## Information provided
::::

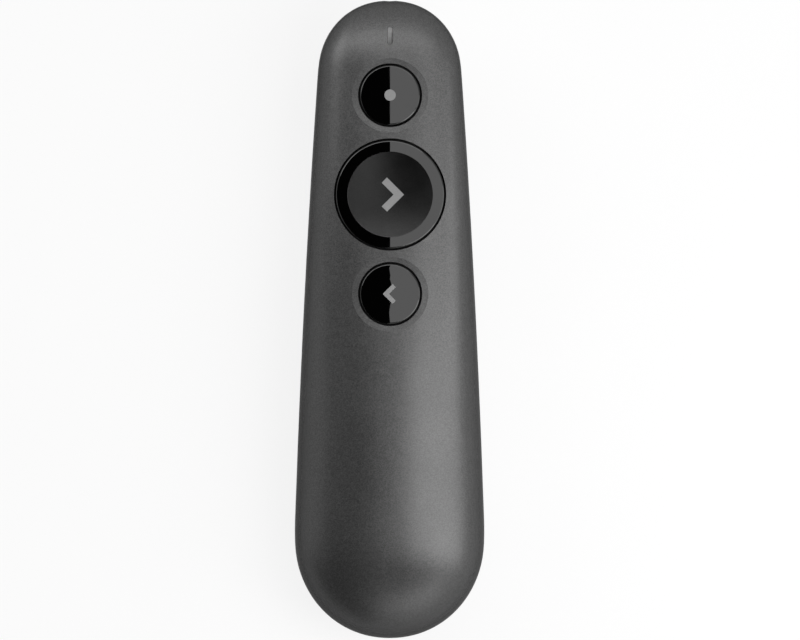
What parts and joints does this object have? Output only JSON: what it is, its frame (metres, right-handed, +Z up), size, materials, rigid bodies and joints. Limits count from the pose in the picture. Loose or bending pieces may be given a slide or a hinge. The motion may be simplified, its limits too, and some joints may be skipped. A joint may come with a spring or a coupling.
{
  "type": "wireless presentation clicker",
  "caption": "Handheld wireless presentation clicker with a dished round button between small round ones, a laser tip, a sliding battery door and a docked receiver.",
  "frame": {"origin": "centre of the flat belly's footprint box, on the surface that the clicker lies on", "axes": "+X to the right of the buttons, +Y towards the laser tip, +Z up out of the button face"},
  "size_m": [0.0414, 0.1388, 0.0286],
  "materials": {
    "satin_shell": "satin painted with a fine metallic flake",
    "gloss_cap": "polished black",
    "icon_print": "light grey inlay",
    "pipe_clear": "frosted clear",
    "tray_plastic": "moulded black",
    "cell_wrap": "printed sleeve over a steel can",
    "contact_nickel": "nickel plated",
    "spring_steel": "drawn wire",
    "screw_steel": "dark zinc",
    "board_laminate": "green solder mask",
    "chip_epoxy": "moulded epoxy",
    "crystal_steel": "tinned can",
    "capacitor_ceramic": "fired ceramic with tinned ends",
    "led_body": "clear over a white cup",
    "switch_plastic": "moulded black",
    "stem_plastic": "moulded ivory",
    "barrel_brass": "turned",
    "lens_glass": "polished",
    "window_glass": "dark red tint",
    "diode_metal": "gold plated",
    "lead_sleeve": "red insulation",
    "receiver_plastic": "fine spark texture",
    "plug_steel": "folded nickel-plated sheet",
    "contact_gold": "gold plated"
  },
  "bodies": {
    "case": {"front_shell": "satin_shell", "rear_shell": "satin_shell", "light_pipe": "pipe_clear", "battery_tray": "tray_plastic", "laser_holder": "tray_plastic", "battery_left": "cell_wrap", "battery_right": "cell_wrap", "plate_contact": "contact_nickel", "spring_contact": "contact_nickel", "bridge_contact": "contact_nickel", "battery_spring_left": "spring_steel", "battery_spring_right": "spring_steel", "case_screws": "screw_steel", "board_screws": "screw_steel", "main_board": "board_laminate", "laser_driver_board": "board_laminate", "radio_chip": "chip_epoxy", "crystal_can": "crystal_steel", "board_capacitors": "capacitor_ceramic", "status_led": "led_body", "laser_switch_body": "switch_plastic", "next_switch_body": "switch_plastic", "back_switch_body": "switch_plastic", "laser_barrel": "barrel_brass", "laser_lens": "lens_glass", "laser_window": "window_glass", "laser_diode": "diode_metal", "laser_leads": "lead_sleeve"},
    "laser_button": {"laser_button_cap": "gloss_cap", "laser_button_icon": "icon_print", "laser_switch_stem": "stem_plastic"},
    "next_button": {"next_button_cap": "gloss_cap", "next_button_icon": "icon_print", "next_switch_stem": "stem_plastic"},
    "back_button": {"back_button_cap": "gloss_cap", "back_button_icon": "icon_print", "back_switch_stem": "stem_plastic"},
    "battery_door": {"battery_door": "satin_shell"},
    "usb_receiver": {"receiver_head": "receiver_plastic", "receiver_plug_shell": "plug_steel", "receiver_tongue": "receiver_plastic", "receiver_contacts": "contact_gold"}
  },
  "joints": [
    {"name": "laser_press", "type": "slide", "parent": "case", "child": "laser_button", "axis": [0, 0, -1], "range_m": [0, 0.0005], "stiffness_N_per_m": 1500, "springref_m": -0.0005},
    {"name": "next_press", "type": "slide", "parent": "case", "child": "next_button", "axis": [0, 0, -1], "range_m": [0, 0.0005], "stiffness_N_per_m": 1500, "springref_m": -0.0005},
    {"name": "back_press", "type": "slide", "parent": "case", "child": "back_button", "axis": [0, 0, -1], "range_m": [0, 0.0005], "stiffness_N_per_m": 1500, "springref_m": -0.0005},
    {"name": "door_slide", "type": "slide", "parent": "case", "child": "battery_door", "axis": [0, -1, 0], "range_m": [0, 0.06]},
    {"name": "receiver_slide", "type": "slide", "parent": "case", "child": "usb_receiver", "axis": [0, -1, 0], "range_m": [0, 0.013]}
  ]
}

::::

## Task to carry out
Collect from the data above every line that includes "materials".

## Response to this exercise
What parts and joints does this object have? Output only JSON: what it is, its frame (metres, right-handed, +Z up), size, materials, rigid bodies and joints. Limits count from the pose in the picture. Loose or bending pieces may be given a slide or a hinge. The motion may be simplified, its limits too, and some joints may be skipped. A joint may come with a spring or a coupling.
  "materials": {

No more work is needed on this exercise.